> **AIM**: Please write out the material that follows, exactly as it stands.

--- start of DATA TO PROCESS ---

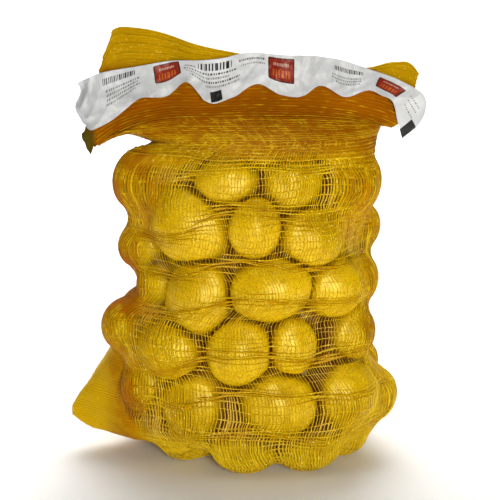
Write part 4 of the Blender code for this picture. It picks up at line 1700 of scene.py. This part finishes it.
    def sheet_piece(self, name: str, material: Material) -> Piece:
        """The slack net of the neck, so close that it is a sheet, as a thin closed wall."""
        front = self.sheet.points[:, self.sheet.columns * 3 // 4, 2]
        first = int(np.argmax(front > self.sheet_from))
        outer = self.sheet.points[first:] - self.sheet.normals[first:] * self.sheet_inset
        inner = outer - self.sheet.normals[first:] * self.sheet_wall
        rows, around = outer.shape[:2]
        ring = np.arange(around)
        after = np.roll(ring, -1)
        points = np.concatenate((outer.reshape(-1, 3), inner.reshape(-1, 3)))
        up, down = range(rows), reversed(range(rows, 2 * rows))
        order = [row * around for row in (*up, *down, 0)]
        faces = []
        for low, high in zip(order, order[1:]):
            faces.append(np.stack((low + ring, low + after, high + after, high + ring), -1))
        return evenly(mesh_piece(name, points, faces, material), 1.0, self.sheet_tone)

    def build(self, net: Material, close_net: Material) -> list[Piece]:
        """All the netting, in pieces for the belly, the neck and what lies under the sack."""
        count = len(self.courses)
        neck, under = (int(np.argmax(self.heights > height)) for height in (self.neck_start, self.under_end))
        sheet = int(np.argmax(self.heights > self.sheet_from + self.sheet_overlap))
        every = np.arange(self.wales)
        log.info("courses %d, neck from %d, under to %d", count, neck, under)
        return [
            self.rib_piece("net_ribs_low", 0, neck // 2, self.rib, self.rib_lift, net),
            self.rib_piece("net_ribs_high", neck // 2, neck, self.rib, self.rib_lift, net),
            self.rib_piece("net_ribs_neck", neck, count, self.neck_rib, self.neck_rib_lift, net),
            self.strand_piece("net_strands_under", 0, under, every[::2], 2, net),
            self.strand_piece("net_strands_body", under, neck, every, 2, net),
            self.strand_piece("net_strands_neck", neck, sheet, every, 1, net),
            self.sheet_piece("net_neck", close_net),
        ]


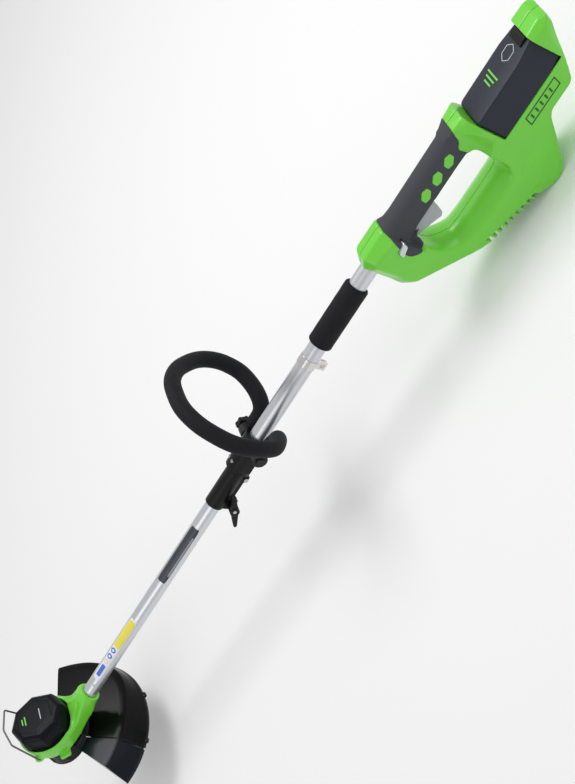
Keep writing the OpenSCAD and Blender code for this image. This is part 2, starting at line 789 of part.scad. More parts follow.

--- end of DATA TO PROCESS ---

> **COMPLETE OUTPUT**:
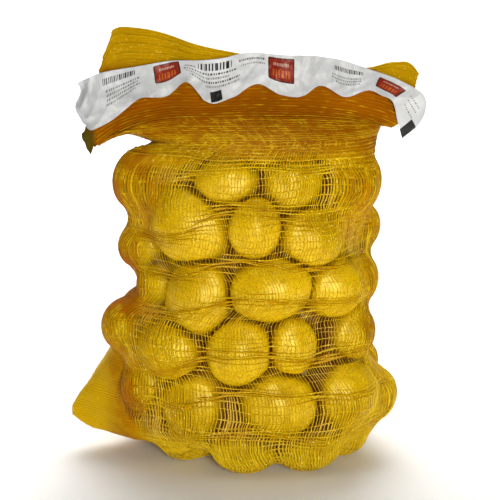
Write part 4 of the Blender code for this picture. It picks up at line 1700 of scene.py. This part finishes it.
    def sheet_piece(self, name: str, material: Material) -> Piece:
        """The slack net of the neck, so close that it is a sheet, as a thin closed wall."""
        front = self.sheet.points[:, self.sheet.columns * 3 // 4, 2]
        first = int(np.argmax(front > self.sheet_from))
        outer = self.sheet.points[first:] - self.sheet.normals[first:] * self.sheet_inset
        inner = outer - self.sheet.normals[first:] * self.sheet_wall
        rows, around = outer.shape[:2]
        ring = np.arange(around)
        after = np.roll(ring, -1)
        points = np.concatenate((outer.reshape(-1, 3), inner.reshape(-1, 3)))
        up, down = range(rows), reversed(range(rows, 2 * rows))
        order = [row * around for row in (*up, *down, 0)]
        faces = []
        for low, high in zip(order, order[1:]):
            faces.append(np.stack((low + ring, low + after, high + after, high + ring), -1))
        return evenly(mesh_piece(name, points, faces, material), 1.0, self.sheet_tone)

    def build(self, net: Material, close_net: Material) -> list[Piece]:
        """All the netting, in pieces for the belly, the neck and what lies under the sack."""
        count = len(self.courses)
        neck, under = (int(np.argmax(self.heights > height)) for height in (self.neck_start, self.under_end))
        sheet = int(np.argmax(self.heights > self.sheet_from + self.sheet_overlap))
        every = np.arange(self.wales)
        log.info("courses %d, neck from %d, under to %d", count, neck, under)
        return [
            self.rib_piece("net_ribs_low", 0, neck // 2, self.rib, self.rib_lift, net),
            self.rib_piece("net_ribs_high", neck // 2, neck, self.rib, self.rib_lift, net),
            self.rib_piece("net_ribs_neck", neck, count, self.neck_rib, self.neck_rib_lift, net),
            self.strand_piece("net_strands_under", 0, under, every[::2], 2, net),
            self.strand_piece("net_strands_body", under, neck, every, 2, net),
            self.strand_piece("net_strands_neck", neck, sheet, every, 1, net),
            self.sheet_piece("net_neck", close_net),
        ]


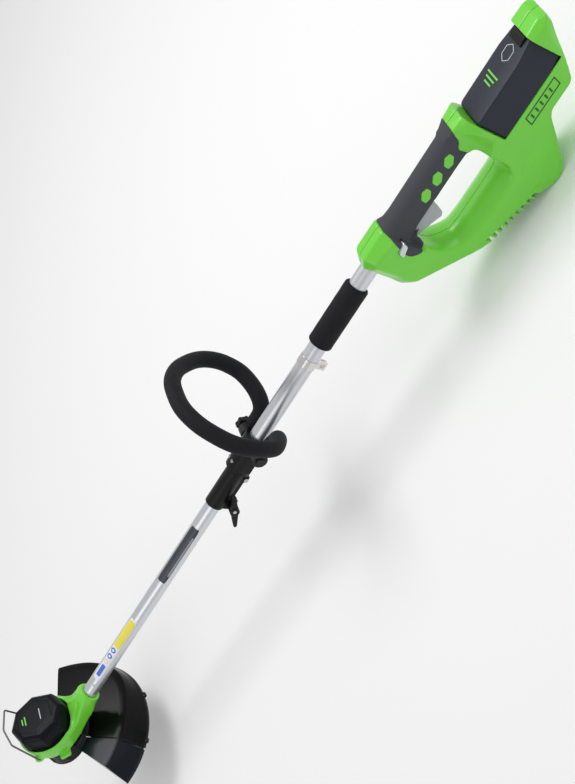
Keep writing the OpenSCAD and Blender code for this image. This is part 2, starting at line 789 of part.scad. More parts follow.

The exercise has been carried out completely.